On page 463 of "Science and Health with Key to the Scriptures" Mrs. Eddy says, "A spiritual idea has not a single element of error, and this truth removes properly whatever is offensive." Since the spiritual idea of God—woman—does not contain "a single element of error," it is readily seen how remote this idea is from Eve, who is wholly an Adamic or material concept. Almost every one will admit this, as the ages have credited Eve with being the source of error. Poets and artists have striven, and are striving, to exalt Eve; religions have endeavored to ennoble and protect her; but as Eve has never been the real woman, all efforts to convert her into an object of worship have been defeated. "Thus saith God the Lord, ... I am the Lord: ... and my glory will I not give to another, neither my praise to graven images," we read in Isaiah. While striving to worship her, the Adamic race has also been fain to curse her. Christian Science alone sheds true spiritual illumination on this apparently baffling subject, and gives the real woman—not the socalled woman of the Adamic race—her rightful place in God's spiritual creation. Christian Science alone teaches how to separate the false from the true, to discern what God really created, and to make true progress possible for all mankind.

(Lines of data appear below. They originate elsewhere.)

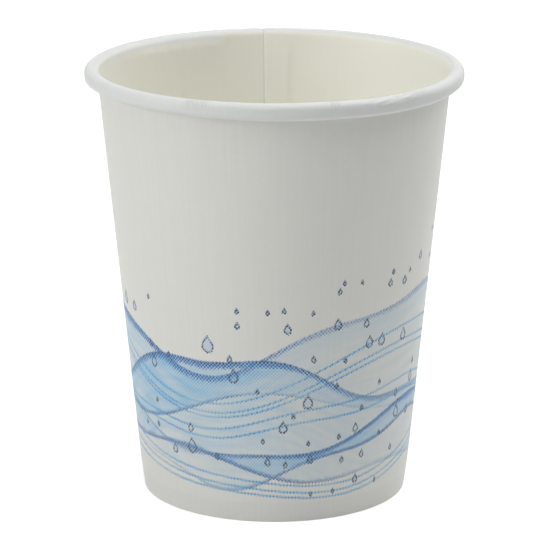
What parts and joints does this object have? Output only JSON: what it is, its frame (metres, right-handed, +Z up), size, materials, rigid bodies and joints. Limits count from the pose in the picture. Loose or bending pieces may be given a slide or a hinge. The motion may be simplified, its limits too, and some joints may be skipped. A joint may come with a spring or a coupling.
{
  "type": "paper cup",
  "caption": "Tapered paper drinking cup for cold drinks, with a rolled rim, a lapped side seam and a recessed bottom held in the folded foot.",
  "frame": {"origin": "on the cup's axis at table level, the centre of the foot", "axes": "+Z up along the cup's axis, +Y towards the side seam, -Y the side that the picture shows"},
  "size_m": [0.08, 0.08, 0.092],
  "materials": {
    "sidewall_board": "white paperboard with a thin smooth film on both sides, printed outside in pale and mid blue waves, satin",
    "bottom_board": "unprinted off-white paperboard with a thin smooth film, satin"
  },
  "bodies": {
    "root": {"sidewall": "sidewall_board", "bottom": "bottom_board"}
  },
  "joints": []
}
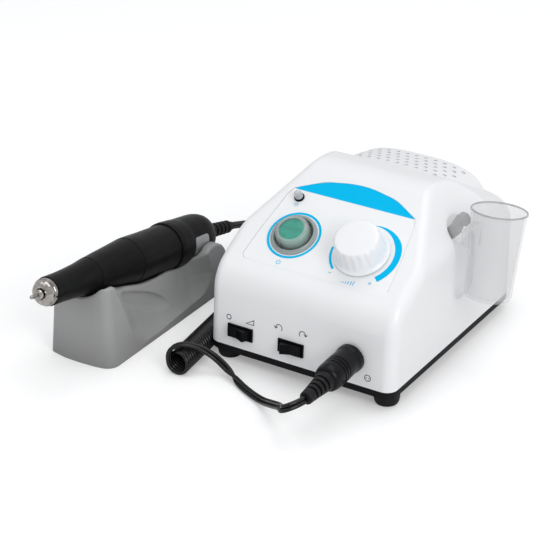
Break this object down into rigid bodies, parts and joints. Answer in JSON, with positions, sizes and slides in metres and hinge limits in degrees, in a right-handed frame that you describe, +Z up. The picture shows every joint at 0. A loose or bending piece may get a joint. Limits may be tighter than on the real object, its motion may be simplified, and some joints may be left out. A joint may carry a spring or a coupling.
{
  "type": "desktop nail drill machine",
  "caption": "Desktop nail drill machine: control box with speed knob, power button and rocker switches, a rotary handpiece resting on its cradle, coiled cord and clip-on dust cup.",
  "frame": {"origin": "centre of the footprint of the whole set on the table, cords left out, at floor height", "axes": "+Z up, +Y from the front with the switches to the rear with the mains inlet, +X to the right of the control box as its user sees it"},
  "size_m": [0.2457, 0.2541, 0.1021],
  "materials": {
    "housing_white": "satin moulded",
    "panel_white": "printed film with blue markings",
    "knob_white": "satin moulded",
    "base_black": "fine grain",
    "rubber_black": "matt",
    "steel": "plain",
    "switch_black": "satin",
    "clear_grey": "clear soft",
    "green_lens": "translucent",
    "lamp_clear": "clear",
    "plug_black": "satin moulded",
    "brass": "plain",
    "board_green": "solder mask",
    "capacitor_blue": "sleeve",
    "aluminium": "plain",
    "iron": "laminated",
    "winding_tape": "taped copper winding",
    "cup_frosted": "frosted clear",
    "bracket_smoke": "clear smoke",
    "cradle_grey": "satin moulded",
    "chrome": "polished",
    "hand_black": "satin with fine lengthwise lines",
    "sticker_silver": "foil sticker",
    "magnet_grey": "plain",
    "cord_black": "satin twin lead"
  },
  "bodies": {
    "machine": {"top_housing": "housing_white", "panel_overlay": "panel_white", "base_tray": "base_black", "rubber_feet": "rubber_black", "base_screws": "steel", "power_switch_body": "switch_black", "power_boot_ring": "clear_grey", "speed_potentiometer": "steel", "potentiometer_nut": "steel", "lamp_bezel": "switch_black", "lamp_lens": "lamp_clear", "selector_rocker_frame": "switch_black", "direction_rocker_frame": "switch_black", "motor_socket": "switch_black", "motor_plug": "plug_black", "plug_strain_relief": "rubber_black", "power_inlet": "switch_black", "inlet_pins": "brass", "fuse_holder": "switch_black", "pedal_jack": "switch_black", "jack_nut": "steel", "circuit_board": "board_green", "board_screws": "steel", "capacitors": "capacitor_blue", "heat_sink": "aluminium", "transformer_core": "iron", "transformer_winding": "winding_tape", "cup_bracket": "bracket_smoke", "handpiece_cradle": "cradle_grey", "cradle_pads": "rubber_black", "coil_cord": "cord_black", "lead_cord": "cord_black", "handpiece_cord": "cord_black"},
    "power_button": {"power_cap": "green_lens", "power_cap_cover": "clear_grey"},
    "speed_dial": {"speed_knob": "knob_white", "potentiometer_shaft": "steel"},
    "selector_switch": {"selector_rocker": "switch_black"},
    "direction_switch": {"direction_rocker": "switch_black"},
    "cup": {"dust_cup": "cup_frosted"},
    "handpiece": {"nose_cone": "chrome", "nose_ring": "chrome", "nose_sleeve": "hand_black", "motor_shell": "hand_black", "rear_cap": "hand_black", "cap_sticker": "sticker_silver", "spindle_housing": "aluminium", "spindle_bearings": "steel", "motor_can": "steel", "motor_magnets": "magnet_grey", "carbon_brushes": "magnet_grey", "handpiece_strain_relief": "rubber_black"},
    "chuck_sleeve": {"twist_sleeve": "hand_black"},
    "spindle": {"bur_shank": "steel", "collet_nut": "chrome", "spindle_shaft": "steel", "motor_rotor": "iron"}
  },
  "joints": [
    {"name": "power_press", "type": "slide", "parent": "machine", "child": "power_button", "axis": [0, 0.495, -0.8689], "range_m": [0, 0.002], "stiffness_N_per_m": 500, "springref_m": -0.002},
    {"name": "speed_turn", "type": "hinge", "parent": "machine", "child": "speed_dial", "pos_m": [0.04465, -0.00943, 0.081], "axis": [0, -0.495, 0.8689], "range_deg": [-140, 140]},
    {"name": "selector_rock", "type": "hinge", "parent": "machine", "child": "selector_switch", "pos_m": [-0.01635, -0.03842, 0.02234], "axis": [0, 0.0698, 0.9976], "range_deg": [0, 26]},
    {"name": "direction_rock", "type": "hinge", "parent": "machine", "child": "direction_switch", "pos_m": [0.0181, -0.03842, 0.02234], "axis": [0, 0.0698, 0.9976], "range_deg": [-26, 0]},
    {"name": "cup_unclip", "type": "slide", "parent": "machine", "child": "cup", "axis": [1, 0, 0], "range_m": [0, 0.045]},
    {"name": "handpiece_lift", "type": "slide", "parent": "machine", "child": "handpiece", "axis": [0, 0, 1], "range_m": [0, 0.08]},
    {"name": "chuck_twist", "type": "hinge", "parent": "handpiece", "child": "chuck_sleeve", "pos_m": [-0.09985, -0.0503, 0.04714], "axis": [0, 0.9842, -0.1771], "range_deg": [0, 60]},
    {"name": "spindle_spin", "type": "hinge", "parent": "handpiece", "child": "spindle", "pos_m": [-0.09985, -0.0503, 0.04714], "axis": [0, 0.9842, -0.1771], "continuous": true}
  ]
}
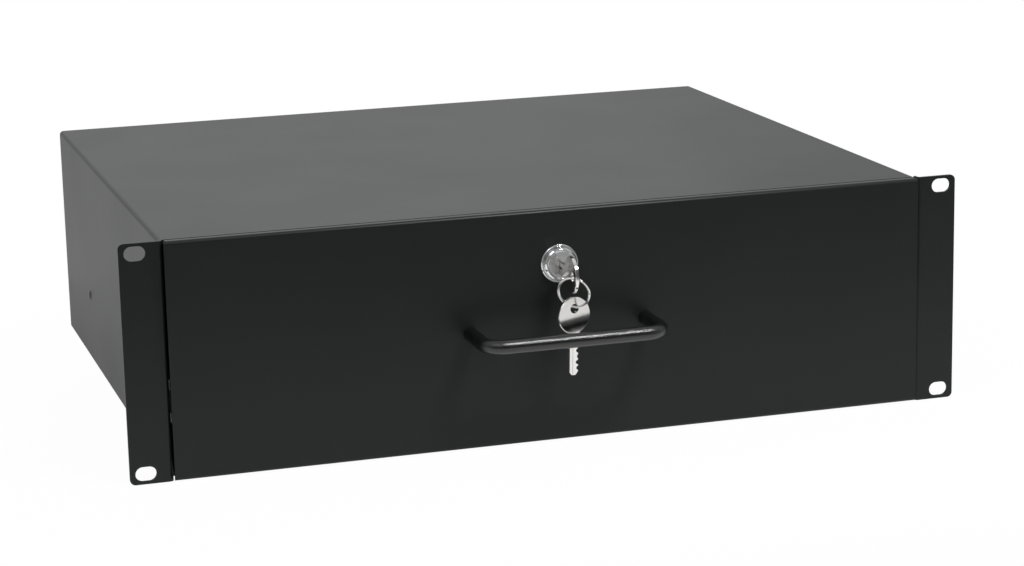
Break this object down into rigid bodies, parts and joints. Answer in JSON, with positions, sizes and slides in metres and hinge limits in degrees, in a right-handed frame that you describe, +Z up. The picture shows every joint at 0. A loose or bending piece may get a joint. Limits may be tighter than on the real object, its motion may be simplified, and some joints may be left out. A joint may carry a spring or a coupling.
{
  "type": "sliding rack drawer",
  "caption": "Lockable sliding drawer in a rack-mount steel chassis, with a bar handle, ball-bearing slides and a cam lock with its keys.",
  "frame": {"origin": "centre of the four rack slots on the rear face of the ears", "axes": "+Y into the rack, away from the drawer front; +X to the right seen from the front; +Z up"},
  "size_m": [0.4826, 0.4124, 0.132],
  "materials": {
    "black_coat": "black powder coat, satin",
    "handle_coat": "black powder coat, fine texture",
    "black_rivet": "black, semi-gloss",
    "zinc_plate": "bright zinc plate",
    "bright_steel": "polished steel",
    "lock_chrome": "polished chrome",
    "wafer_brass": "plain brass",
    "key_nickel": "nickel plate, polished"
  },
  "bodies": {
    "chassis": {"chassis_shell": "black_coat", "floor_pan": "black_coat", "floor_rivets": "black_rivet", "back_panel": "black_coat", "back_panel_screws": "black_rivet", "lock_strike": "zinc_plate", "outer_slide_rivets": "black_rivet", "slide_outer_left": "zinc_plate", "slide_outer_right": "zinc_plate"},
    "left_balls": {"ball_cage_left": "zinc_plate", "slide_balls_left": "bright_steel"},
    "right_balls": {"ball_cage_right": "zinc_plate", "slide_balls_right": "bright_steel"},
    "drawer": {"slide_inner_left": "zinc_plate", "slide_inner_right": "zinc_plate", "inner_slide_rivets": "zinc_plate", "drawer_tray": "black_coat", "drawer_front": "black_coat", "handle": "handle_coat", "handle_screws": "zinc_plate", "handle_washers": "zinc_plate", "lock_housing": "lock_chrome", "lock_nut": "zinc_plate"},
    "lock_cylinder": {"lock_plug": "lock_chrome", "lock_wafers": "wafer_brass", "wafer_springs": "bright_steel", "lock_cam": "zinc_plate", "cam_washer": "zinc_plate", "cam_screw": "zinc_plate", "lock_key": "key_nickel"},
    "key_ring": {"split_ring": "key_nickel"},
    "hanging_key": {"spare_key": "key_nickel"}
  },
  "joints": [
    {"name": "drawer_slide", "type": "slide", "parent": "chassis", "child": "drawer", "axis": [0, -1, 0], "range_m": [0, 0.21]},
    {"name": "left_balls_roll", "type": "slide", "parent": "chassis", "child": "left_balls", "axis": [0, -1, 0], "range_m": [0, 0.105]},
    {"name": "right_balls_roll", "type": "slide", "parent": "chassis", "child": "right_balls", "axis": [0, -1, 0], "range_m": [0, 0.105]},
    {"name": "lock_turn", "type": "hinge", "parent": "drawer", "child": "lock_cylinder", "pos_m": [0.0012, 0, 0.0353], "axis": [0, 1, 0], "range_deg": [0, 90]},
    {"name": "ring_swing", "type": "hinge", "parent": "lock_cylinder", "child": "key_ring", "pos_m": [0.00044, -0.02811, 0.0321], "axis": [0.7986, -0.6018, 0], "range_deg": [-3, 15]},
    {"name": "spare_key_swing", "type": "hinge", "parent": "key_ring", "child": "hanging_key", "pos_m": [0.00219, -0.02413, 0.01512], "axis": [0.7986, -0.6018, 0], "range_deg": [-4, 12]}
  ],
  "couplings": [
    {"joint": "left_balls_roll", "follows": "drawer_slide", "ratio": 0.5},
    {"joint": "right_balls_roll", "follows": "drawer_slide", "ratio": 0.5}
  ]
}
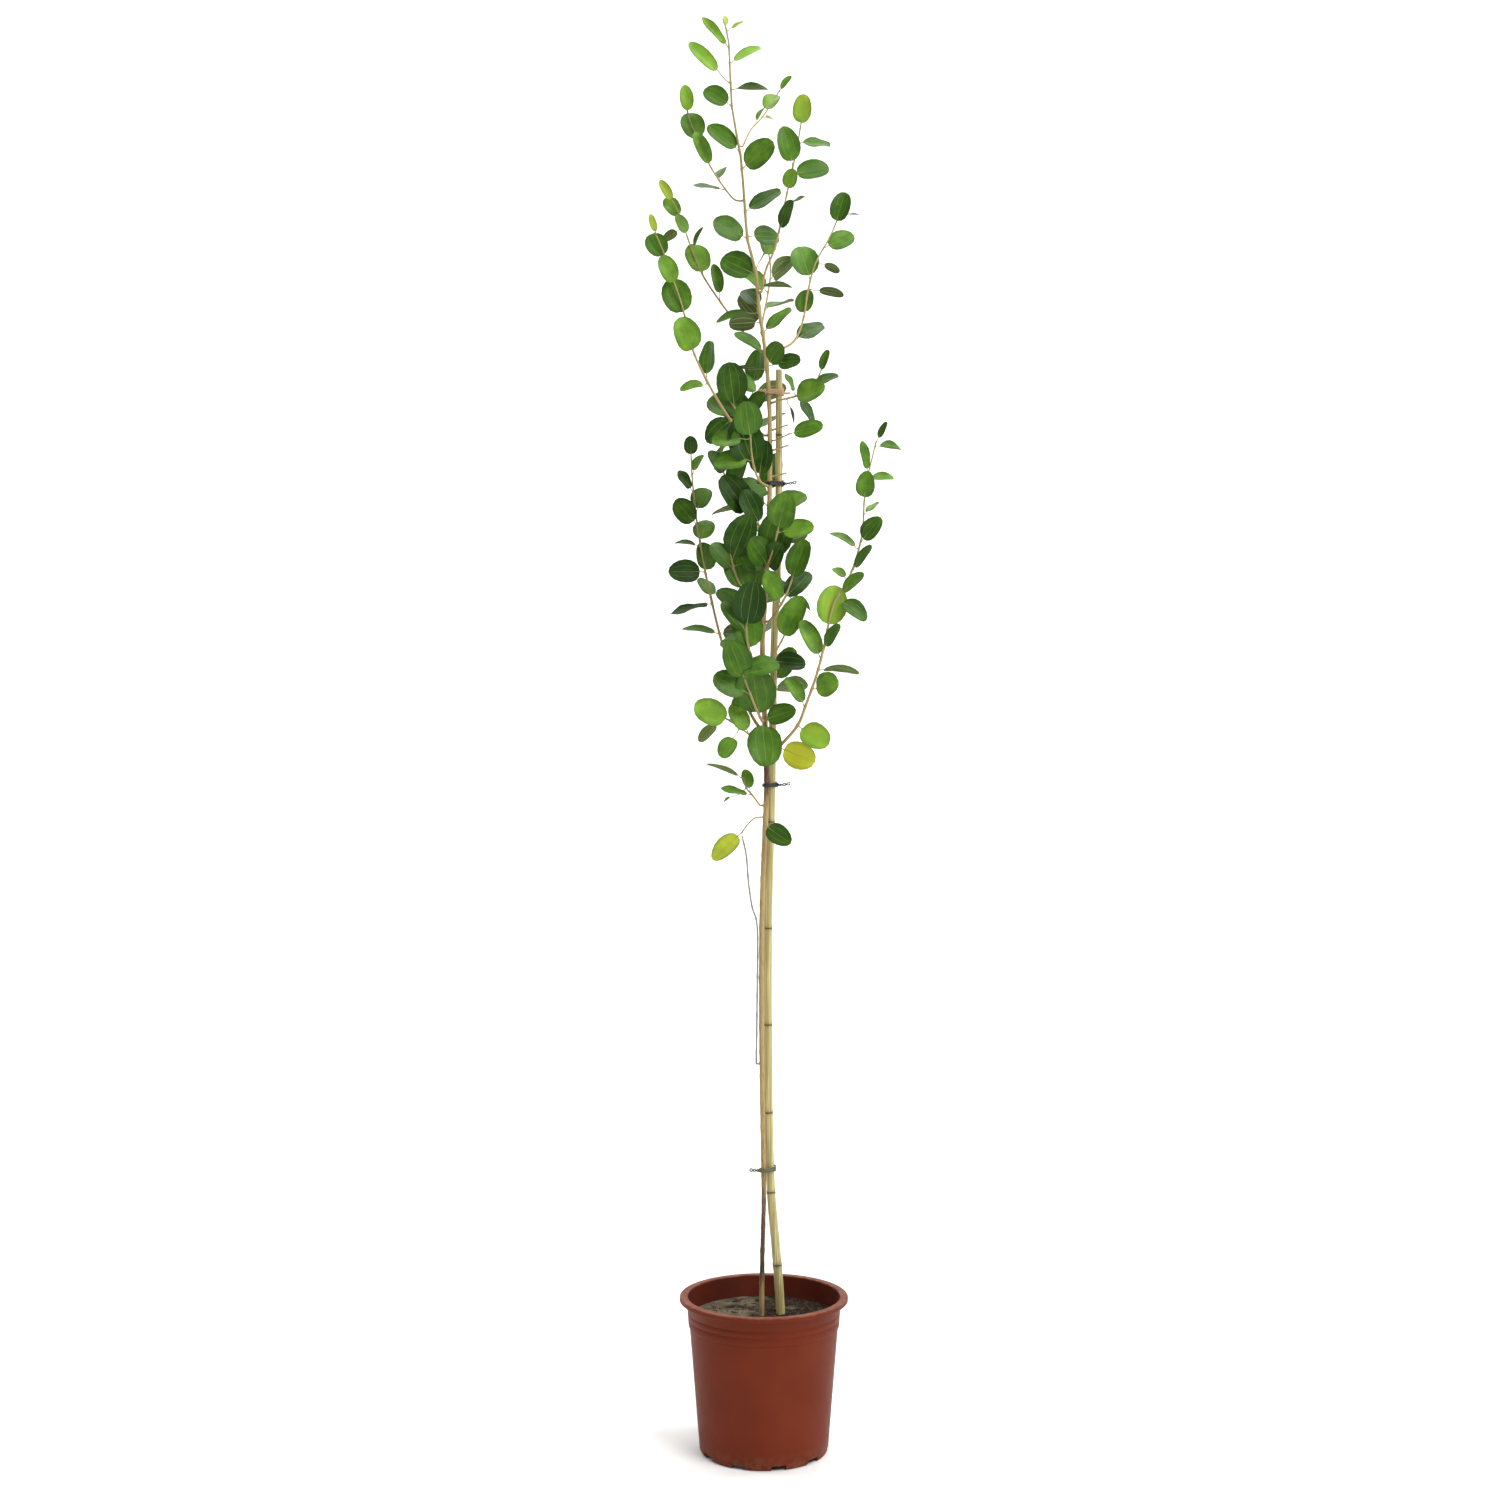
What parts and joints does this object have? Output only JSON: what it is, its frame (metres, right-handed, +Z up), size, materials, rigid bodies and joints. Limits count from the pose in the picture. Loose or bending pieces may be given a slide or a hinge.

From earliest history it seems to have been recognized, though often fitfully and without satisfying solution, that women needed greater opportunities than they usually had, and that a right adjustment would benefit the world; and many have been the endeavors to attain this adjustment. Not infrequently Eve has herself defeated these attempts by lapsing into phases apparently even less exalted than the original Adamic concept of her! Christianity exalted women. Martin Luther, a monk sworn to celibacy, broke his monastic vows and married, probably illustrating his thought of the necessity of protecting and elevating women, at the same time desiring to liberate others from celibate vows. The Puritans gave women noble recognition. The Quakers lifted the ideal still higher, in their advocacy and practice of equality. In our own country the early attempts to secure political equality for women were tinged with antagonism toward men; but that thought had to be abandoned, because it did not fulfill the law underlying progress. In other words, it was not a reflection of Love for all mankind.